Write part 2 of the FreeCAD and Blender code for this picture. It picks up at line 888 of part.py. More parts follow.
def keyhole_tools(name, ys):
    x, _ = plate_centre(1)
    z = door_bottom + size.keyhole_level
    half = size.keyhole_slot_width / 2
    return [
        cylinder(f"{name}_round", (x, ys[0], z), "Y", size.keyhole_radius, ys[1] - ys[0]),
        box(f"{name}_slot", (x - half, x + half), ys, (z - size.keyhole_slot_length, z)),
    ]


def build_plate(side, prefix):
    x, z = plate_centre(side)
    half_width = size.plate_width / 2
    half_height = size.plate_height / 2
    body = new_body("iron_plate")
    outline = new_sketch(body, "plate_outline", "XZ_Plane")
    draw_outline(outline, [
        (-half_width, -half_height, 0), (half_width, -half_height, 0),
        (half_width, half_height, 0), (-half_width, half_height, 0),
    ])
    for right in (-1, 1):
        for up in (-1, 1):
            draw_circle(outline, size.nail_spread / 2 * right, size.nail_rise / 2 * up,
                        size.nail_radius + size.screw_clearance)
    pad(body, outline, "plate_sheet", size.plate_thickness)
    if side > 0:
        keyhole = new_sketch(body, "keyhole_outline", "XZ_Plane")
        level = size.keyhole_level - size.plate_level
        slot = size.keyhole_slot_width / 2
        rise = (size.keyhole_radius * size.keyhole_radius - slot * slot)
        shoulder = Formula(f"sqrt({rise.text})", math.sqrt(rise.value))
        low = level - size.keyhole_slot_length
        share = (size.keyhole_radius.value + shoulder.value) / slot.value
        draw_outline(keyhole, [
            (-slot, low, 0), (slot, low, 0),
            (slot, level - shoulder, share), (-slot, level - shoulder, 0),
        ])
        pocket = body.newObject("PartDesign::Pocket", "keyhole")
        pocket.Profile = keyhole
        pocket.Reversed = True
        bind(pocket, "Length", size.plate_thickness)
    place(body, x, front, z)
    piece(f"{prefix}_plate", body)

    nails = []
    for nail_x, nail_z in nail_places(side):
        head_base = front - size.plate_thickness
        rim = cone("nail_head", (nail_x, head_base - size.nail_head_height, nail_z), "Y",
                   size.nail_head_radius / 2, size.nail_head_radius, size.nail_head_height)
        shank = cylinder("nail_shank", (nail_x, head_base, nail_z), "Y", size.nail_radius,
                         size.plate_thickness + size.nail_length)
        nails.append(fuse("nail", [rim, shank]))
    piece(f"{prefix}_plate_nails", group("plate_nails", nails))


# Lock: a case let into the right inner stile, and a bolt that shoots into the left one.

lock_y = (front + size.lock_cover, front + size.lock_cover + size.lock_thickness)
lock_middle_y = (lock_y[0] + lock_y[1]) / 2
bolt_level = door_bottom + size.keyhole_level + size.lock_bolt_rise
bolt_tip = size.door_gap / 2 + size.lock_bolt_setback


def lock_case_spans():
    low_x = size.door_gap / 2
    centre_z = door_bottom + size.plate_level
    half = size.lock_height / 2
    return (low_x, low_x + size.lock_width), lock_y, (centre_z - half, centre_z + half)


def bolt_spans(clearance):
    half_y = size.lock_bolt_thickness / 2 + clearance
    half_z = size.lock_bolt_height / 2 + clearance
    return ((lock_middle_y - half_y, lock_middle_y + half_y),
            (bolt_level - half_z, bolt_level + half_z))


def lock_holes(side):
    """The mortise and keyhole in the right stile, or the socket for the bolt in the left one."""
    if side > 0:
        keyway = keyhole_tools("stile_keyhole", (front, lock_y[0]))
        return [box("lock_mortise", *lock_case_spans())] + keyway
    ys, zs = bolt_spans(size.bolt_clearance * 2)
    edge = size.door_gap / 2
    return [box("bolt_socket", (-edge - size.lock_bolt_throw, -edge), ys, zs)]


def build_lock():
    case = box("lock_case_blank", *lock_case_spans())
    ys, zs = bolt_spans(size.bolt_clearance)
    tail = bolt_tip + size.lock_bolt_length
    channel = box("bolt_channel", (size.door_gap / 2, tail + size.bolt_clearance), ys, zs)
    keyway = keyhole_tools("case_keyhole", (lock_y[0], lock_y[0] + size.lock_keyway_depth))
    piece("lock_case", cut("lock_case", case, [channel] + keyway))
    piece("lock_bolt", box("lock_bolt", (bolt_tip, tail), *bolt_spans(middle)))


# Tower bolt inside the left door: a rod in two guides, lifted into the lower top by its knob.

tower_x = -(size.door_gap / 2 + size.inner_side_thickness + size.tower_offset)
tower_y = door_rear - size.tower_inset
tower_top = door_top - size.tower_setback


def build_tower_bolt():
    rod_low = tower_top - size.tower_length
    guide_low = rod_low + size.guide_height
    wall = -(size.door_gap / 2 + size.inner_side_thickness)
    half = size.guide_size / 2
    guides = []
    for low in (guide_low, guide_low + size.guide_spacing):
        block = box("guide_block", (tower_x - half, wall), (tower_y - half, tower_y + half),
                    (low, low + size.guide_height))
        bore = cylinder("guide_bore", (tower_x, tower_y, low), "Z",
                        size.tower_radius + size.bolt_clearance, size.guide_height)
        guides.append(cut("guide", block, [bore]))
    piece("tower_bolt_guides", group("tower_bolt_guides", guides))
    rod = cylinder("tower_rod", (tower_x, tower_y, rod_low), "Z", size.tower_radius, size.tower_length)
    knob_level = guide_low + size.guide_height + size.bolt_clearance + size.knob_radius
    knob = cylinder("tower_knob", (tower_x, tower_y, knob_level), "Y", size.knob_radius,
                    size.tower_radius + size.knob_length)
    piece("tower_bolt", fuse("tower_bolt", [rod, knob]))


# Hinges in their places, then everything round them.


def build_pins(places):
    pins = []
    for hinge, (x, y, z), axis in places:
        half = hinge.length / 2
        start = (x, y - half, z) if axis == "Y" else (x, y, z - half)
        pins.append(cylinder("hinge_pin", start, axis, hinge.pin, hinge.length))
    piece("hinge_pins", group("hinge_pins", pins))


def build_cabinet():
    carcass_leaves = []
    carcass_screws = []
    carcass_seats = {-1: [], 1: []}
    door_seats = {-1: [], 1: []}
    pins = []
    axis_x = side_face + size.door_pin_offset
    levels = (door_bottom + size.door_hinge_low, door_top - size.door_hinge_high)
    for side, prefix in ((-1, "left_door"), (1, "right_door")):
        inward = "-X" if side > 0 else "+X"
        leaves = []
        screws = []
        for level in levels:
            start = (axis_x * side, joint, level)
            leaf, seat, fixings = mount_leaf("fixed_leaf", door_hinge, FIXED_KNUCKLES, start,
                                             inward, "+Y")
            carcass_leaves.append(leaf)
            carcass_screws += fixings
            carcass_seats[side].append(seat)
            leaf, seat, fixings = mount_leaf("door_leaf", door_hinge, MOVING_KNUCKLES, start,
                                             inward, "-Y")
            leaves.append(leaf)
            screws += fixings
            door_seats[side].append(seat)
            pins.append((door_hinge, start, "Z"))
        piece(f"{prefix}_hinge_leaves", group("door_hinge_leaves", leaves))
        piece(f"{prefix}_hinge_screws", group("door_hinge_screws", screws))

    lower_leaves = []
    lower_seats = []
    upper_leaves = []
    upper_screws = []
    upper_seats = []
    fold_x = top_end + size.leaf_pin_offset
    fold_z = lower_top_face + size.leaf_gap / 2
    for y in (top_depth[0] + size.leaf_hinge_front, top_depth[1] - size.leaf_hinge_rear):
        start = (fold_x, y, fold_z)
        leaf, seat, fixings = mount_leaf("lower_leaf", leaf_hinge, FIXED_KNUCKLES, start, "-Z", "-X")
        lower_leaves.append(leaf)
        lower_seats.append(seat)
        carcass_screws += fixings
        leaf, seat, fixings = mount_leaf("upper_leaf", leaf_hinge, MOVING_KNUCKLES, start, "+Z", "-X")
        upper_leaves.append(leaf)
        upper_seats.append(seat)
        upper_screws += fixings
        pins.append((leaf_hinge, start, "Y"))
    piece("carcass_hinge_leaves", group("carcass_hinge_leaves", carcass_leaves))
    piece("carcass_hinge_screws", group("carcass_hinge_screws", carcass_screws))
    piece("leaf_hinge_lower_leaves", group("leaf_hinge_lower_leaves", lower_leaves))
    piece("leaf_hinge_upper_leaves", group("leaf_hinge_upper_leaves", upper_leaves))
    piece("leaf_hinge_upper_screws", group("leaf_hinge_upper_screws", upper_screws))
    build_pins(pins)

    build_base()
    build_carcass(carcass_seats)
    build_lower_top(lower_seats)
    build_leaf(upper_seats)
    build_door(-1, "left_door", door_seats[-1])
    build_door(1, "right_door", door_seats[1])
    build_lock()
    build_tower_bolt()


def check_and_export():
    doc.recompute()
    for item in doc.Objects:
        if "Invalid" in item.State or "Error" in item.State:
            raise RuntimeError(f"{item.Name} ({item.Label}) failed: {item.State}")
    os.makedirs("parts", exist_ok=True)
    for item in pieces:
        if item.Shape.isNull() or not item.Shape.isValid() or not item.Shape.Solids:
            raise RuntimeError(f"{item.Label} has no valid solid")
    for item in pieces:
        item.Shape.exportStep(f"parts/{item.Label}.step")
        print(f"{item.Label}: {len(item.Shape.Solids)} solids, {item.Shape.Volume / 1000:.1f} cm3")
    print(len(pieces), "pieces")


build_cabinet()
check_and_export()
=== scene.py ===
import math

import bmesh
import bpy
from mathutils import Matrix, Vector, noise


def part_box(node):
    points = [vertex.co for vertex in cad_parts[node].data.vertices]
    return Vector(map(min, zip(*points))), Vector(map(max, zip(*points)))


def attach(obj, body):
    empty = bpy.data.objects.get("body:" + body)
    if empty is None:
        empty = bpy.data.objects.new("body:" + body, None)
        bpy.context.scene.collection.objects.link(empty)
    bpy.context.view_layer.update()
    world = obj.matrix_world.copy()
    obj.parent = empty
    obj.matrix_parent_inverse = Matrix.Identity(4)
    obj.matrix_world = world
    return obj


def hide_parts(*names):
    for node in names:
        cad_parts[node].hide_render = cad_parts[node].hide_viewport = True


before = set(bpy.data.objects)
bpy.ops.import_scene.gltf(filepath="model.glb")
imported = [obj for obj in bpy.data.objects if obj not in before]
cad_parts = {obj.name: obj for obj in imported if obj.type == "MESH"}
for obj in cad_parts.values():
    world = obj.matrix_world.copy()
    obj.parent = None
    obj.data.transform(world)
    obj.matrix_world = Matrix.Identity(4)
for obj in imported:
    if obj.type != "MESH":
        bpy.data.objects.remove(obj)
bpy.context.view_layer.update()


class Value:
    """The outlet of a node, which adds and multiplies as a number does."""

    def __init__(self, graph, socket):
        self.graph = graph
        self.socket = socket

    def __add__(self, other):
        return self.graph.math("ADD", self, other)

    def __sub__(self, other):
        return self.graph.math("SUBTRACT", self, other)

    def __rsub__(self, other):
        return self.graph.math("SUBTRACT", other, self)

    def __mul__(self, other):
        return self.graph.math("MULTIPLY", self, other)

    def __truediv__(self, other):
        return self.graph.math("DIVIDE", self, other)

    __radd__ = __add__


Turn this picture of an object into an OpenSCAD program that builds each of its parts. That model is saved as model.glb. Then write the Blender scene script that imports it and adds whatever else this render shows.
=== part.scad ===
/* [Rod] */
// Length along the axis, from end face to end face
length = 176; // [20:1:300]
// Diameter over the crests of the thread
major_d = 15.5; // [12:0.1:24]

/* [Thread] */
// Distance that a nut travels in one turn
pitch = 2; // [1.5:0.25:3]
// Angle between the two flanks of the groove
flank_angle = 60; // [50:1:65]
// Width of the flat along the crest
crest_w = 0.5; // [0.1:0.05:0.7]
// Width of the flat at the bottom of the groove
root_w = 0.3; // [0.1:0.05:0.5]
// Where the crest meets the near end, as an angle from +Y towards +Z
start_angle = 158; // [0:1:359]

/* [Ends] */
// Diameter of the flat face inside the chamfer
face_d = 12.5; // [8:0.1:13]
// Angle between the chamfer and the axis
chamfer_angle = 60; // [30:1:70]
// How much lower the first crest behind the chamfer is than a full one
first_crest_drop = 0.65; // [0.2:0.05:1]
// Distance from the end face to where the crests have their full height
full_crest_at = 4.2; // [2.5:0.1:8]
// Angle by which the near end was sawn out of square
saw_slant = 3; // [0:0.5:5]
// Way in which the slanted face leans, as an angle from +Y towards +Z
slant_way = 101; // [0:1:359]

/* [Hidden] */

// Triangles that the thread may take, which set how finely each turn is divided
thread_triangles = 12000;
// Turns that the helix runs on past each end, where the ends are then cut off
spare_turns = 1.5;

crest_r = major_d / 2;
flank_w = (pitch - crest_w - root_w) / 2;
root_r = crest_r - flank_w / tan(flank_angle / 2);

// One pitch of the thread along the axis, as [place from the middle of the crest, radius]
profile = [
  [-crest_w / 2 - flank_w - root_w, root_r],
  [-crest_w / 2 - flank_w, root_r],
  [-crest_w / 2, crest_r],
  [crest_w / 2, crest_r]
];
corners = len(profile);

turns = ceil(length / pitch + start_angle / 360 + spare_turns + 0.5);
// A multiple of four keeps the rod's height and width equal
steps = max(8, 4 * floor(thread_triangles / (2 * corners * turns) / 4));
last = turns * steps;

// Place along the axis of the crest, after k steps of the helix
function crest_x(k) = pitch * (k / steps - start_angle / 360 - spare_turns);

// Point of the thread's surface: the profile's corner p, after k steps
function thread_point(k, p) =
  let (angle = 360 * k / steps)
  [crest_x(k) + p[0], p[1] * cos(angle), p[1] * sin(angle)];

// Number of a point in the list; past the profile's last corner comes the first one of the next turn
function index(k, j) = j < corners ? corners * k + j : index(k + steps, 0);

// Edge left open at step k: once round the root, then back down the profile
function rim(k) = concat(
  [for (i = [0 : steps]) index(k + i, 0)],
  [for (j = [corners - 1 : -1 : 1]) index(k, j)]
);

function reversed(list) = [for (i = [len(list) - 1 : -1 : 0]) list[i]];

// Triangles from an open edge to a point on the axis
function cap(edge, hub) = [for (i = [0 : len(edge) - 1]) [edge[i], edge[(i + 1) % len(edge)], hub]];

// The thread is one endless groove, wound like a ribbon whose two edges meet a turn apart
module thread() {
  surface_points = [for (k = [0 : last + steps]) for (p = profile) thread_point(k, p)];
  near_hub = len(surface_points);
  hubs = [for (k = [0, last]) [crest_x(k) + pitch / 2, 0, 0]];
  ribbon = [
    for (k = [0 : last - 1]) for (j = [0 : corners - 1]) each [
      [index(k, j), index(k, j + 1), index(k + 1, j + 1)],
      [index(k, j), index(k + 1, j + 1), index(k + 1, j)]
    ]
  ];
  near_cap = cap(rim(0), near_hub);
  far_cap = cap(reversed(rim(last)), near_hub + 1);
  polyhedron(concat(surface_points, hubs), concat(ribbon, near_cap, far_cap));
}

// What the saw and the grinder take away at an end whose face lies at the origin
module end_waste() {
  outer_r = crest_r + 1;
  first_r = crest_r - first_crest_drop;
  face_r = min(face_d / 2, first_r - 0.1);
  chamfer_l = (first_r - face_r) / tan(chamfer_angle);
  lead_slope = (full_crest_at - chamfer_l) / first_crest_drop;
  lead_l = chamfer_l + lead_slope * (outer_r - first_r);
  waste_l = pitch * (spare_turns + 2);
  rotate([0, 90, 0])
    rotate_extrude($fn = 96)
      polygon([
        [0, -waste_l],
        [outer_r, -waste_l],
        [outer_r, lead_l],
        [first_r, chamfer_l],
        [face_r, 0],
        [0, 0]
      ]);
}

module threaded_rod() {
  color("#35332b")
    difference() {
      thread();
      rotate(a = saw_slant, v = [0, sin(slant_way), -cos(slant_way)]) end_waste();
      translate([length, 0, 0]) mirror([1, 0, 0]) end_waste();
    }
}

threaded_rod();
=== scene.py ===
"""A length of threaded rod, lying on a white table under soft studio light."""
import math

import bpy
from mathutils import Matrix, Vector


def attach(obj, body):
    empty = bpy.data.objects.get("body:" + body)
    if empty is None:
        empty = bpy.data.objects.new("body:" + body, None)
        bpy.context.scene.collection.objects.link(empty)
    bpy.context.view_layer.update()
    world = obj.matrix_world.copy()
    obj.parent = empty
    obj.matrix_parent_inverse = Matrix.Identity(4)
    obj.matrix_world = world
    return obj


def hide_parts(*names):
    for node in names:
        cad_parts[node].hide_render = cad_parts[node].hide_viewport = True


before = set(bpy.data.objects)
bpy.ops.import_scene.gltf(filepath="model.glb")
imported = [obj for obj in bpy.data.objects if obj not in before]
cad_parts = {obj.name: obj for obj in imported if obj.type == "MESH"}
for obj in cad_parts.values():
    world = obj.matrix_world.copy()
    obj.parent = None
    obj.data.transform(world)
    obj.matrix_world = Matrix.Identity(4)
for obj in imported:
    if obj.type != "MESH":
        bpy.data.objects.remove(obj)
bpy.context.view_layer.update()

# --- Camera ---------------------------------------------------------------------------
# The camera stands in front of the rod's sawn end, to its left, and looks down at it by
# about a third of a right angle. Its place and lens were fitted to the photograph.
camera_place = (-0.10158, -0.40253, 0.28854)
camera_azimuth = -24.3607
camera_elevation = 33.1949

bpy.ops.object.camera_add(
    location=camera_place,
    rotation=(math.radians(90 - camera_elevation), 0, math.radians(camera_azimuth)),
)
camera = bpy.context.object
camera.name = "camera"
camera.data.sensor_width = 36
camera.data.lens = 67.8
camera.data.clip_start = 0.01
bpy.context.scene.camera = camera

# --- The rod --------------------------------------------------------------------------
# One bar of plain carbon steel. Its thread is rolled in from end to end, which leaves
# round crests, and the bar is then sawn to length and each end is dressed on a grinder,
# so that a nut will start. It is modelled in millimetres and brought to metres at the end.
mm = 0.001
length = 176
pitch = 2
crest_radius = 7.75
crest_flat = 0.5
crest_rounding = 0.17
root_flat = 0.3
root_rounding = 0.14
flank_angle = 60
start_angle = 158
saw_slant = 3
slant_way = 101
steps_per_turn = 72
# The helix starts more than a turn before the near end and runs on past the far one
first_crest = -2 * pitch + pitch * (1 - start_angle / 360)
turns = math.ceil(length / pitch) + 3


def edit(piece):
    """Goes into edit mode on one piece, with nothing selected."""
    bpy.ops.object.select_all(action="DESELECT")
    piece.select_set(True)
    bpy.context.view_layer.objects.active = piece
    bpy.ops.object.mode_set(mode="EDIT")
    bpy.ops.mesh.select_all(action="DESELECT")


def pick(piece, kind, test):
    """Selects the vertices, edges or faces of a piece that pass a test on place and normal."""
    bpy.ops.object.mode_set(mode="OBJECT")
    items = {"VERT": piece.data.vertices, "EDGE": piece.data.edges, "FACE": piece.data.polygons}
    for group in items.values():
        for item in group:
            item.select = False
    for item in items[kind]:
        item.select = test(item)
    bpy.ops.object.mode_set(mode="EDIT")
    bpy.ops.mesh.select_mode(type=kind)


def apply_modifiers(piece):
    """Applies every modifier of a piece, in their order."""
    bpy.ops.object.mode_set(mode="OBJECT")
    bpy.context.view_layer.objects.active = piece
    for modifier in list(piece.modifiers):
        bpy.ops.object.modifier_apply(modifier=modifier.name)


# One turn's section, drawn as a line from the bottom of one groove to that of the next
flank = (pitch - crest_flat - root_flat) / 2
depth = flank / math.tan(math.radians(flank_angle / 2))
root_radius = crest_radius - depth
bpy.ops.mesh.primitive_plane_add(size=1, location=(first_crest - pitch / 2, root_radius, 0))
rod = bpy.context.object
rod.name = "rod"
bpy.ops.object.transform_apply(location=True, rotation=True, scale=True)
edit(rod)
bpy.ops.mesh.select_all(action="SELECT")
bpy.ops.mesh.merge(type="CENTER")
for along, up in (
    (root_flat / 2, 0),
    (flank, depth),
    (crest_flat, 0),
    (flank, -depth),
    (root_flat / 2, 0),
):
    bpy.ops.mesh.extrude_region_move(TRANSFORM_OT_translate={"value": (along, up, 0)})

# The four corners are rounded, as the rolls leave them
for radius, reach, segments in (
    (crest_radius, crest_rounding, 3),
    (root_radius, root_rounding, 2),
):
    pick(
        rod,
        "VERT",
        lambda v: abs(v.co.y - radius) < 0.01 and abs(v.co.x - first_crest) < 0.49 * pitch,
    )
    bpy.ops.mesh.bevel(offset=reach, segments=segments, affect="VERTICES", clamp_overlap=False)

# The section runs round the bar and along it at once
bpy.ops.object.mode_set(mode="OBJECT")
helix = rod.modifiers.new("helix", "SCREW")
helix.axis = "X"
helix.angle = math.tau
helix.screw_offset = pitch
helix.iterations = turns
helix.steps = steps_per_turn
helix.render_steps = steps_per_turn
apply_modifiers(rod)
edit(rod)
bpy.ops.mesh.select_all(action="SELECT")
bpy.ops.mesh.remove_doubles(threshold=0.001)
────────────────
-- WHAT YOU NEED TO DO --
Identify each line in the records above that contains the word "else", and copy it out in full.

-- EXERCISE OUTPUT --
        start = (x, y - half, z) if axis == "Y" else (x, y, z - half)
        inward = "-X" if side > 0 else "+X"
Turn this picture of an object into an OpenSCAD program that builds each of its parts. That model is saved as model.glb. Then write the Blender scene script that imports it and adds whatever else this render shows.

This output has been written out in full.